Nein, ein Linksruck war das nicht, was in Berlin auf dem SPD-Parteitag verhandelt und verabschiedet wurde. Doch die journalistische und gesamtmediale Betrachtung aus dem Berliner Chatroom fand für das, was auf dem Parteitag stattfand, den gemeinsamen Nenner: „Linksruck“. Erschrecken kündeten Kommentatoren, als statt der erwarteten Entscheidung für Olaf Scholz und seine Teamfrau Klara Geywitz, sich beide auf dem zweiten Platz wiedergefunden hatten. Also bekam man es mit Norbert Walter-Borjans und mit Saskia Esken zu tun, die im Verlauf des Findungsverfahrens für eine neue Parteiführung mit ihrer Skepsis zur GroKo nicht hinterm Berg gehalten hatten.
Offenbar waren die Beobachter daran gewöhnt, dass die SPD sich in der Großen Koalition nur ungern an einmal gefasste Beschlüsse erinnern mag, wenn sie gerade nicht opportun scheinen. Desgleichen erwarteten die Kommentatoren auch jetzt und hatten faktisch die im Koalitionsvertrag vorgesehene Revisionsklausel vergessen, die allein die knappe Mehrheit der SPD für die ungeliebte GroKo nach der Bundestagswahl ermöglichte. Sie besagt, dass nach zwei Jahren überprüft werden sollte, ob Nachbesserungen des Koalitionsvertrages notwendig sind. Scholz und Geywitz standen jedenfalls für die unbedingte Fortsetzung der GroKo.
FAZ, Süddeutsche Zeitung bis zu „Bild“ bewerteten die programmatischen Beschlüsse des SPD-Parteitags einhellig unter neuer Führung als Linksruck, und nicht als ein „Weiter so“, wie es ihre Korrespondenten in Berlin erwartet hatten. Statt Analyse die allgemeine Erwartung, die SPD werde sich so ihr eigenes Grab schaufeln.
Eine gemeinsame Verständigung in der Großen Koalition auf Schärfung des Klimapakets könnte aber nach den EU-Beschlüssen geradezu unabweisbar werden, ebenso wie nach der Madrider UN- Konferenz, oder notwendig der Abschied von Hartz IV oder das Konzept zur Modernisierung der Infrastruktur und eine angemessene Erhöhung des Mindestlohnes. Das alles wird die Union nicht einfach nur mit einem Nein beantworten können. Sie hat es daher auch selbst in der Hand, die Zeitdauer der gegenwärtigen Regierungskoalition mitzubestimmen.
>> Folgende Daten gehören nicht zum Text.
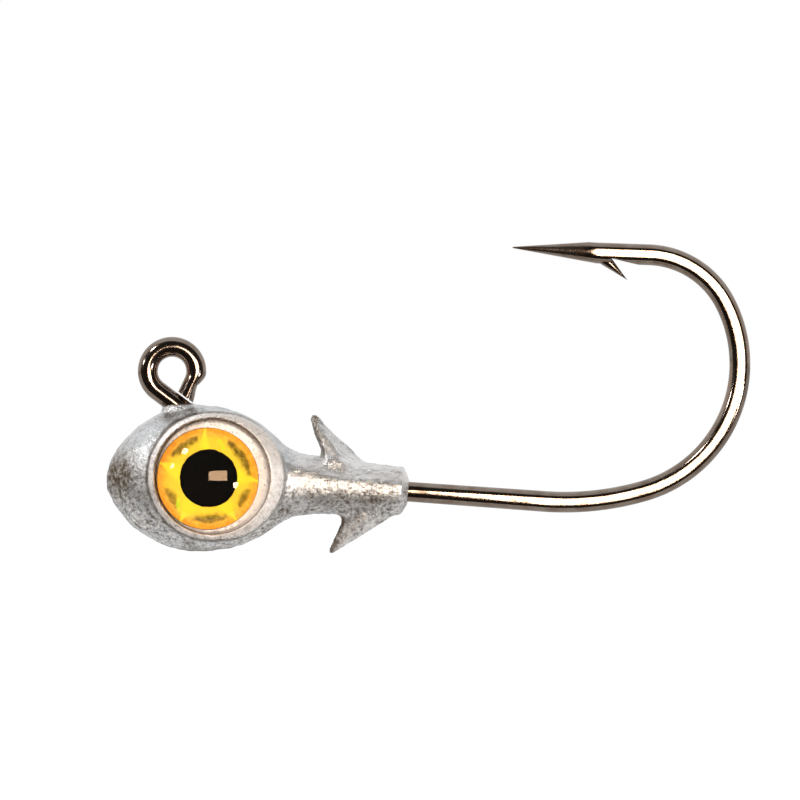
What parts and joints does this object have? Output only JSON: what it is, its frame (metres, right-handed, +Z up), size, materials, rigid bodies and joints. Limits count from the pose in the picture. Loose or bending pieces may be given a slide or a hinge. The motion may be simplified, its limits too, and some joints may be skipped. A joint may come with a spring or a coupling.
{
  "type": "jig head",
  "caption": "Fish-head jig: bare lead head with a barbed bait keeper, cast round a bronzed-black round-bend jig hook, with domed holographic eyes.",
  "frame": {"origin": "centre of the hole of the hook's line eye, in the plane of the hook", "axes": "+X from the fish's nose towards the hook bend, +Z up (the point rides up, as fished), +Y across the hook plane towards the fish's right side"},
  "size_m": [0.0381, 0.0082, 0.0184],
  "materials": {
    "bare_lead": "satin",
    "black_nickel": "polished",
    "white_adhesive": "matte",
    "iris_film": "gloss",
    "pupil_print": "gloss",
    "clear_resin": "gloss"
  },
  "bodies": {
    "root": {"head_casting": "bare_lead", "hook": "black_nickel", "left_eye_adhesive": "white_adhesive", "left_eye_film": "iris_film", "left_eye_pupil": "pupil_print", "left_eye_dome": "clear_resin", "right_eye_adhesive": "white_adhesive", "right_eye_film": "iris_film", "right_eye_pupil": "pupil_print", "right_eye_dome": "clear_resin"}
  },
  "joints": []
}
Jede andere Konstellation jedenfalls wäre für die CDU/CSU noch schwerer zu ertragen und würde ihre inneren Schwierigkeiten weiter vergrößern, die mit einem schnellen Ende der Ära Angela Merkel verbunden wären.
Die SPD jedenfalls könnte mit diesem Parteitag wieder zu sich selbst finden als Partei der linken Mitte, die sich zurecht daran erinnert, das schon einmal von Berlin aus, mit einer mutigen Ost- und Verständigungspolitik der Kalte Krieg beendet und eine neue weltpolitische Ära begann. Jetzt kommen wieder aus Berlin erste Antworten der SPD auf den Rechtsruck in der Welt, der sich für Deutschland auch darin erklärt, dass die Parteien der Großen Koalition ihre Unterscheidbarkeit verloren hatten. Mit ihrem Berliner Parteitag nährt die SPD die Hoffnung, Unterscheidbarkeit zurück zu gewinnen.